The government being a part of international community should also understand that even if you don’t ratify the Rome Statute, the common article 3 of GC is a customary international law and by the very virtue of being a jus cogens, Nepal has the obligation to abide by it. Similarly, the crime of torture, whether you ratify or not, it is a principle that torture should not be done. So, universal principle of justice and rule of law cannot be undermined. If Nepal fails to start a credible investigation process for accountability and justice, international jurisdiction will arise. For e.g., In Colonel Lama case, justice was not done so the international jurisdiction started. And it is dismaying at the way political parties reacted in that case. It is very unfortunate that they claim it as an issue of sovereignty and nationality. It has nothing to do with sovereignty and nationality because the issue of justice has nothing to do with borders.
It is a legitimate concern of international community. If the crime is against humanity is perpetrated, the entire humanity has a duty to ensure justice; it is a collective responsibility to ensure justice, rule of law.
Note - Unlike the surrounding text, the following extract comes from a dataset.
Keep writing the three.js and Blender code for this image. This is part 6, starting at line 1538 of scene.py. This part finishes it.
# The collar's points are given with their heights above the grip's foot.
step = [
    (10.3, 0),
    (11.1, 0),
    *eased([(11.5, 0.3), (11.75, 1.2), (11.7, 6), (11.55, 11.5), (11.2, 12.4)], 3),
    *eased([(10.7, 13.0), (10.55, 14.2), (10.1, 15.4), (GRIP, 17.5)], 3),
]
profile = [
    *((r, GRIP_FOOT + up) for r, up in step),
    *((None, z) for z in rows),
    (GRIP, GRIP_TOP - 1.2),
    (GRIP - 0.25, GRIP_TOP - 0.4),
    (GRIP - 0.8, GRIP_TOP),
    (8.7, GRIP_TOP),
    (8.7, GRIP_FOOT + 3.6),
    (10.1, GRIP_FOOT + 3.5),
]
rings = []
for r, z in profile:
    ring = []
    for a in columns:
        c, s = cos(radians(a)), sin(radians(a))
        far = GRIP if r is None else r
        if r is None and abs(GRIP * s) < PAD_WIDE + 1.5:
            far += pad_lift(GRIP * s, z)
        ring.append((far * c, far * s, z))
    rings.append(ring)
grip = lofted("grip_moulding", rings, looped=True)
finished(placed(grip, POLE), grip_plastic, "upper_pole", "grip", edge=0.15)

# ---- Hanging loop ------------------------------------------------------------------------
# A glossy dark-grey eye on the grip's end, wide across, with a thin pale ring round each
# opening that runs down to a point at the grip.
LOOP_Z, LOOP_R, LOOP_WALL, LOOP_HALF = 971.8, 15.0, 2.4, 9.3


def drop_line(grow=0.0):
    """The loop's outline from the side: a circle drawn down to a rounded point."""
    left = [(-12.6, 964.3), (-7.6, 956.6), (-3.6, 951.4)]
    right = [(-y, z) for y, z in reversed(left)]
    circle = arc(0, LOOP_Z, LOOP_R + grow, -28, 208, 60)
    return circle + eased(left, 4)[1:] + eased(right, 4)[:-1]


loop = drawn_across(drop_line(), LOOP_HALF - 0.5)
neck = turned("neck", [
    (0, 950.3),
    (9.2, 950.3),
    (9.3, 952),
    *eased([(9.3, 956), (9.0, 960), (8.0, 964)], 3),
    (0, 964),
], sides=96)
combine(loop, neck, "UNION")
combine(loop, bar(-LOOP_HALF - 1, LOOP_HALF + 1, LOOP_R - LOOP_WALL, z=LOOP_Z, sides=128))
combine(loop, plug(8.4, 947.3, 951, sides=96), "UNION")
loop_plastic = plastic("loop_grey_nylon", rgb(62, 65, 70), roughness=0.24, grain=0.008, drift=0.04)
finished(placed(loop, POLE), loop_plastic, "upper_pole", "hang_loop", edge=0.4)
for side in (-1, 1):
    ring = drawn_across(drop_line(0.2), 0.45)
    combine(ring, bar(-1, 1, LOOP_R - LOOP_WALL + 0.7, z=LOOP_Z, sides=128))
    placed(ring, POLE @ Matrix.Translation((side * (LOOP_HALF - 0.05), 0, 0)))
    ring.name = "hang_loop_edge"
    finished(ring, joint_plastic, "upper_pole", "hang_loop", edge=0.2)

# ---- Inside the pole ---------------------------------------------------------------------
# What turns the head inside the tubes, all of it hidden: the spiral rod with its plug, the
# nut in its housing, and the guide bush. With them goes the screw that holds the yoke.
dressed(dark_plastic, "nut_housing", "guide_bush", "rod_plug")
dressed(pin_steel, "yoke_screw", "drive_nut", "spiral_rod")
Upon the serious violation of humanitarian law and war crime, the international community has the responsibility to prosecute it. For e.g. in case of George Bush, former president of USA, his international travel is restricted to Canada, Switzerland, France as in several jurisdiction, there is complaint against him for committing the crime of torture. It is to be noted that we can’t escape justice permanently. Justice is paramount, rule of law is paramount and no justice means no permanent peace.